There are two kinds of people in this world. Those who insist that football is just a game, and those who know better. Take the April 1967 clash between England and Scotland. Wounded by their biggest rivals winning the World Cup just nine months earlier, Bobby Brown's Scots travelled to Wembley on the mother of all missions. Win and they would take a huge step towards qualifying for the 1968 European Championship, end England's formidable 19-game unbeaten streak, and, best of all, put Sir Alf Ramsey's men firmly back in their box. Lose? Well, that was just unthinkable. Meanwhile, off the pitch, the winds of change were billowing through Scotland. Nationalism, long confined to the margins of British politics, was starting to penetrate the mainstream, gaining both traction and influence. Was England's World Cup victory a defining moment in the Scottish independence movement? Or did it consign Scotland to successive generations of myopic underachievement? Michael McEwan, author of The Ghosts of Cathkin Park, returns to 1967 to explore a crucial ninety minutes in the rebirth of a nation.
An excellent account of the Scotland victory over England at Wembley in 1967. The author is clearly a journalist of some quality. The writing style is fluid and engaging.
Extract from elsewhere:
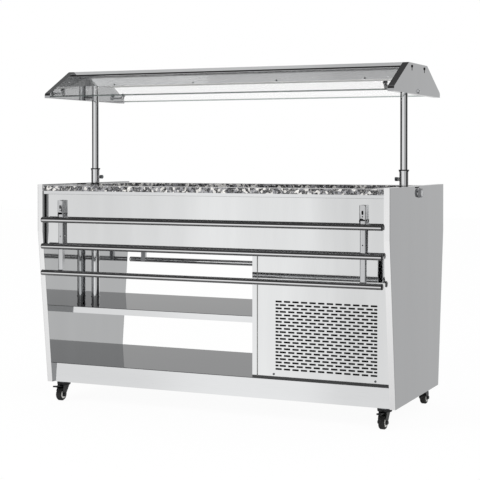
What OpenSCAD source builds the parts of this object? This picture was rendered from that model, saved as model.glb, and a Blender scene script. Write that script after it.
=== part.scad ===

The book is well researched, from newspaper archives and autobiographies, but also provides first hand insight, notably from interviews conducted with figures such as Jim McCalliog, a player of whom the author is clearly very fond. The research places the game in both its social and historical context, with the detail really giving excellent insight to the time.
The England point of view is well represented in a book designed for a Scots audience, if a little over-reliant on views taken from Bobby Charlton’s writings. To this Scot the book celebrated and applauded the English achievements appropriately.
This book really should have been 5 stars. It’s a bit harsh it misses out but I felt the structure, particularly in the first half of the book is a little disjointed. This book should have been a little simplified. It tries to do a little too much. It cannot be denied that fitba is the way that many Scots have been forced to, or chosen to, represent themselves and their Scottishness on the world stage. But the sideways focus of the book on politics and nationalism really feels like it is under-explored and the two or so chapters that focus on this read like necessarily broad descriptions which overlook much of the nuance and feel shoehorned into the narrative. This doesn’t really work.
Strip this focus back a little and you have a superb, engaging, well researched look at a game that has gone into Scottish folklore. I think there is still scope for a book on how fitba affects Scottish identity and politics. This book doesn’t do that. But it didn’t need to try.